Voor de demografische ontwikkeling in Zuid-Amerika vroeger en nu zijn twee zaken van belang die kenmerkend zijn voor dit continent: godsdienst en migratiestromen.
Overal ter wereld neemt de acceptatie van abortus om een ongewenste zwangerschap af te breken toe, zeker onder de geschoolde bevolking. Ook het gebruik van voorbehoedsmiddelen wordt steeds meer geaccepteerd. Door stijgende welvaart en betere gezondheidszorg krijgen steeds meer mensen toegang tot voorbehoedsmiddelen en tot abortus (hoewel abortus in Zuid-Amerika maar in beperkte mate toegestaan is bij wet).
Tegelijkertijd krijgen steeds meer vrouwen zelf zeggenschap over deze zaken. Het stelt ze in staat, naast of in plaats van hun rol als moeder en huisvrouw, andere rollen te vervullen, via een baan buitenshuis bijvoorbeeld.
Als het opleidingsniveau van de bevolking stijgt, draagt dat dus bij tot daling van het geboortecijfer in dat land of dat gebied.
Maar sommige mensen blijven abortus en het gebruik van voorbehoedsmiddelen afwijzen vanwege hun geloofsovertuiging. Dat is ook het geval in Zuid-Amerika, waar de meeste mensen de rooms-katholieke leer volgen. De Rooms-Katholieke kerk wijst abortus af en ook het gebruik van voorbehoedsmiddelen. Alleen algehele en periodieke onthouding is toegestaan als middel tot geboortebeperking. De vraag is of dat veel invloed heeft op het geboortecijfer in Zuid-Amerika en daarmee op de demografische transitie in dit werelddeel.
Ga naar de tabel bovenaan de website ‘Contraception and family planning around the world – interactive’ en lees de tekst onder het kopje: ‘Latin America & Caribbean’.
Of de bevolking van een land groeit of krimpt en hoe snel, hangt niet alleen af van het verschil tussen de geboorte- en sterftecijfers maar ook van migratie, of nauwkeuriger gezegd: van het verschil tussen het aantal mensen dat in een land komt wonen en het aantal mensen dat uit dit land verhuist. Dit verschil heet sociale bevolkingsgroei. Ook in Zuid-Amerika heeft migratie een grote rol gespeeld in de groei en krimp van de bevolking.

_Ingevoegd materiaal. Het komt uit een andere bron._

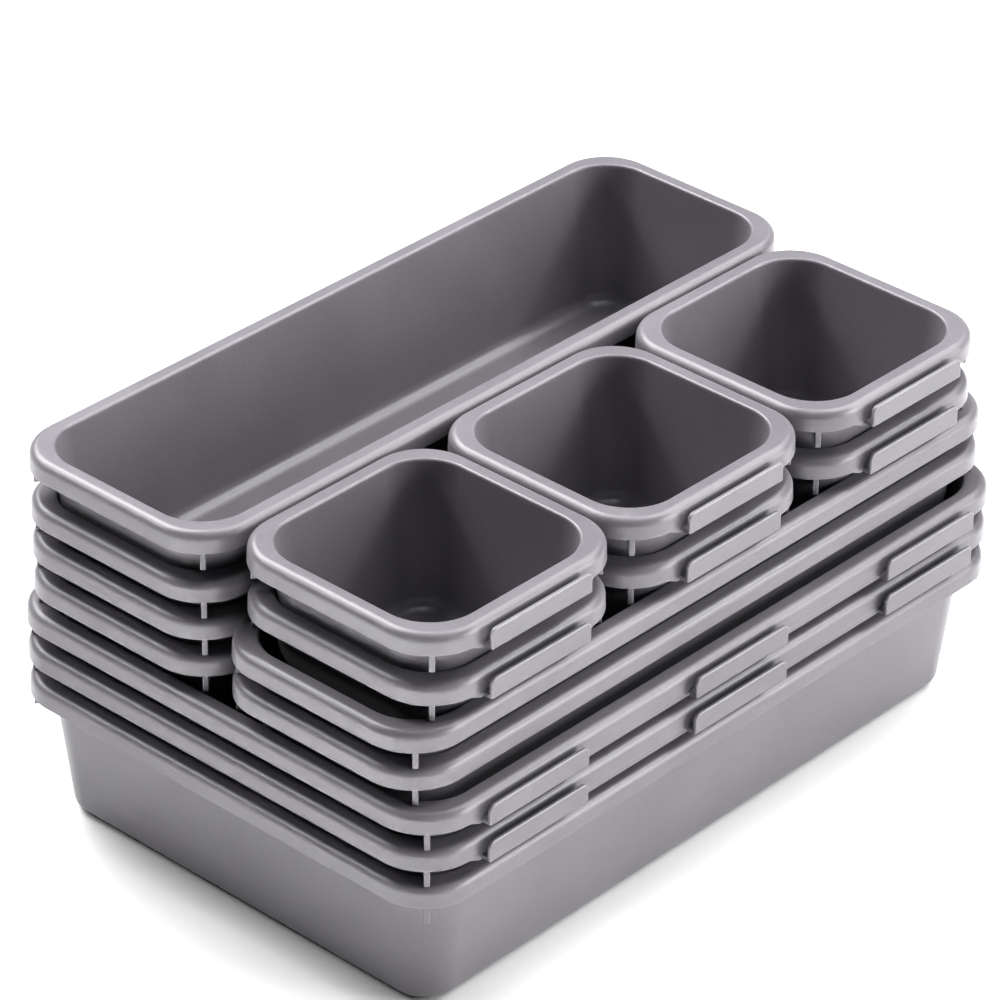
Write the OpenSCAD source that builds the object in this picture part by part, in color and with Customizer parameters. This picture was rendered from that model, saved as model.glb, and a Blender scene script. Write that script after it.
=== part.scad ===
// Nesting drawer organizer bins, stacked as they are kept: three large bins at the bottom,
// then two columns of long trays, with six small square bins in the right column.
// Every bin is one thin moulding: tapered walls, a rolled rim with a hanging skirt,
// a stacking rib on each corner's diagonal, and hooks that catch the next bin's skirt.
// The origin is at the centre of the lowest bin's underside. +X runs along the trays,
// +Y points to the left column and +Z is up.

/* [Bin footprints] */
// Length of the large bins over the rim
large_length = 240; // [220:1:300]
// Width of the large bins over the rim
large_width = 159; // [156:0.5:180]
// Length of the long trays over the rim
tray_length = 239.4; // [232:0.1:239.8]
// Width of the long trays, and both sides of the small bins, over the rim
tray_width = 75.4; // [70:0.1:75.8]

/* [Bin shape] */
// Height of every bin
bin_height = 44.6; // [40:0.1:60]
// Wall thickness, measured level
wall_t = 1.3; // [1:0.05:1.35]
// Thickness of the floor
floor_t = 1.3; // [1:0.1:2]
// How far the walls lean out for each millimetre of height
wall_draft = 0.12; // [0.12:0.005:0.14]
// Radius between the walls and the floor, outside
floor_r = 4; // [2.5:0.5:4.5]
// Outside corner radius of the walls just under the rim
wall_r = 15; // [14:0.5:18]

/* [Rim] */
// Outside corner radius of the rim, seen from above
rim_corner_r = 16; // [15:0.5:18]
// Height of the rim, from its top to the foot of its skirt
rim_height = 6.1; // [5.5:0.1:7]
// How far the rim stands out from the wall, at the foot of the skirt
rim_overhang = 5; // [4.5:0.1:6]
// Thickness of the rim's top and of its skirt
rim_t = 1.3; // [1:0.1:1.5]
// Rounding of the rim's outer top edge
rim_r = 2.6; // [2:0.1:3]
// Rounding of the rim's inner top edge
lip_r = 0.8; // [0.4:0.1:1]

/* [Stack] */
// Rise from one nested bin to the next
nest_rise = 11.5; // [11.3:0.1:14]
// Rise from a nested bin to the looser top layer
top_rise = 15; // [14.4:0.1:18]
// Distance between the centres of the two columns
column_pitch = 76; // [75.9:0.1:77]
// How far the pair of columns sits off the large bins' centre
column_shift = 0.7; // [-1:0.1:1]
// Distance between the centres of neighbouring small bins
small_pitch = 76; // [75.9:0.1:77]

/* [Corner ribs] */
// Thickness of a rib
rib_t = 1.6; // [1:0.1:2]
// Distance of a rib's outer end inside the skirt's outer face
rib_setback = 1; // [0.6:0.1:1.2]
// Gap left between a nested bin's rib and the rim that it stands over
rib_gap = 0.05; // [0.02:0.01:0.2]

/* [Hooks] */
// Length of a hook along the rim
hook_length = 38; // [20:1:50]
// Distance of the hook's outer face from the rim
hook_out = 3; // [2.8:0.1:3.5]
// Thickness of the hook
hook_t = 1.2; // [1:0.1:1.3]
// How far the hook hangs below the skirt
hook_drop = 1.3; // [1.3:0.1:2]
// How far the hook's outer wall rises above the foot of the skirt
hook_rise = 4.8; // [3:0.1:5]
// Rounding of the outer wall's top corners
hook_r = 2; // [1:0.1:3]
// How far the root strip under the skirt runs past the outermost hooks
root_run = 4; // [1:0.5:8]
// How far the root strip hangs below the skirt
root_drop = 1.7; // [1.4:0.1:2.2]
// Distance between the hooks on a large bin's long side
hook_pitch = 80.8; // [70:0.1:90]

/* [Hidden] */
$fn = 48;

plastic = [0.60, 0.58, 0.60];
arc_steps = 5;
weld = 0.3;                                  // how far joined pieces sink into each other
skirt_z = bin_height - rim_height;           // foot of the skirt
rim_under_z = bin_height - rim_t;            // underside of the rim's top
wall_in = rim_overhang + wall_r;             // wall corner axis, in from the rim's outer face
rib_drop = nest_rise - rim_height - rib_gap; // how far a rib reaches below the skirt
left_y = column_shift + column_pitch / 2;
right_y = column_shift - column_pitch / 2;
front = -1;                                  // places of the small bins along the tray
centre = 0;
back = 1;

// Height of a nested bin's underside, counted in steps up from the lowest bin.
function level_z(step) = step * nest_rise;

top_z = level_z(5) + top_rise;

// Distance of the wall's outer face from its corner axis, at a height.
function wall_u(z) = wall_r - wall_draft * (skirt_z - z);

// Points of an arc about [u, z], from one angle to another.
function arc(u, z, r, from, to) =
    [for (i = [0 : arc_steps]) let (a = from + (to - from) * i / arc_steps) [u + r * cos(a), z + r * sin(a)]];

// Half of a bin's floor and wall in section, as distance from the wall's corner axis and height.
function wall_section() =
    let (
        outer_u = wall_u(floor_r) - floor_r,
        inner_u = wall_u(bin_height) - wall_t + lip_r
    )
    concat(
        [[0, 0]],
        arc(outer_u, floor_r, floor_r, -90, 0),
        [[wall_u(bin_height), bin_height]],
        arc(inner_u, bin_height - lip_r, lip_r, 90, 180),
        arc(outer_u + floor_t - wall_t, floor_r, floor_r - floor_t, 0, -90),
        [[0, floor_t]]
    );

// The rim's rounded edge and skirt in section, from the rim's corner axis.
function rim_section() =
    let (
        u = rim_corner_r - rim_r,
        z = bin_height - rim_r
    )
    concat(
        [[u - weld, rim_under_z]],
        arc(u, z, rim_r - rim_t, 90, 0),
        [[rim_corner_r - rim_t, skirt_z], [rim_corner_r, skirt_z]],
        arc(u, z, rim_r, 0, 90),
        [[u - weld, bin_height]]
    );

// A section run round a rectangle, given by the distances between its corner axes.
module sweep(run_x, run_y, section) {
    for (s = [[0, run_x, run_y], [90, run_y, run_x], [180, run_x, run_y], [270, run_y, run_x]])
        rotate(s[0]) {
            translate([-s[1] / 2, s[2] / 2, 0])
                rotate([90, 0, 90])
                    linear_extrude(s[1])
                        polygon(section);
            translate([s[1] / 2, s[2] / 2, 0])
                rotate_extrude(angle = 90)
                    polygon(section);
        }
}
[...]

Zuid-Amerika heeft vanaf begin 16e eeuw verschillende migratiestromen gekend waarbij grote aantallen mensen het werelddeel binnenkwamen of verlieten. De eerste stroom kwam op gang toen Europese kolonisten het werelddeel in bezit namen. Daarbij doodden ze grote aantallen van de oorspronkelijke Indiaanse bevolking. Nog meer Indianen stierven door ziekten die de kolonisten meebrachten en waartegen de Indianen geen weerstand hadden. Ook de vervuiling van drinkwater door mest van pluimvee en andere dieren, die de kolonisten meebrachten en vervolgens fokten, eiste veel slachtoffers onder de oorspronkelijke bevolking. Hierdoor nam in sommige gebieden het aantal Indianen tot 1650 met meer dan de helft af. De sociale bevolkingsgroei door de instroom van Europeanen was bij lange na niet voldoende om de slachting onder de oorspronkelijke bevolking te compenseren. Ook in Noord- en Midden-Amerika en in Australië is na de komst van Europese kolonisten iets dergelijks gebeurd met de oorspronkelijke bevolking.
Plantagehouders dwongen Indianen om op hun plantages te werken, maar die stierven in groten getale zodat plantagehouders telkens nieuwe Indiaanse arbeidskrachten moesten zoeken. Toen dat niet meer voldoende was, werden slaven uit Afrika aangevoerd door slavenhandelaren uit onder meer Nederland en Portugal. Deze slaven bleven in Zuid-Amerika en kregen zelf nakomelingen of vermengden zich met Europeanen en Indianen. Toen de slavernij in de loop van de 19e eeuw werd afgeschaft, lieten plantagehouders contractarbeiders uit andere delen van de wereld komen.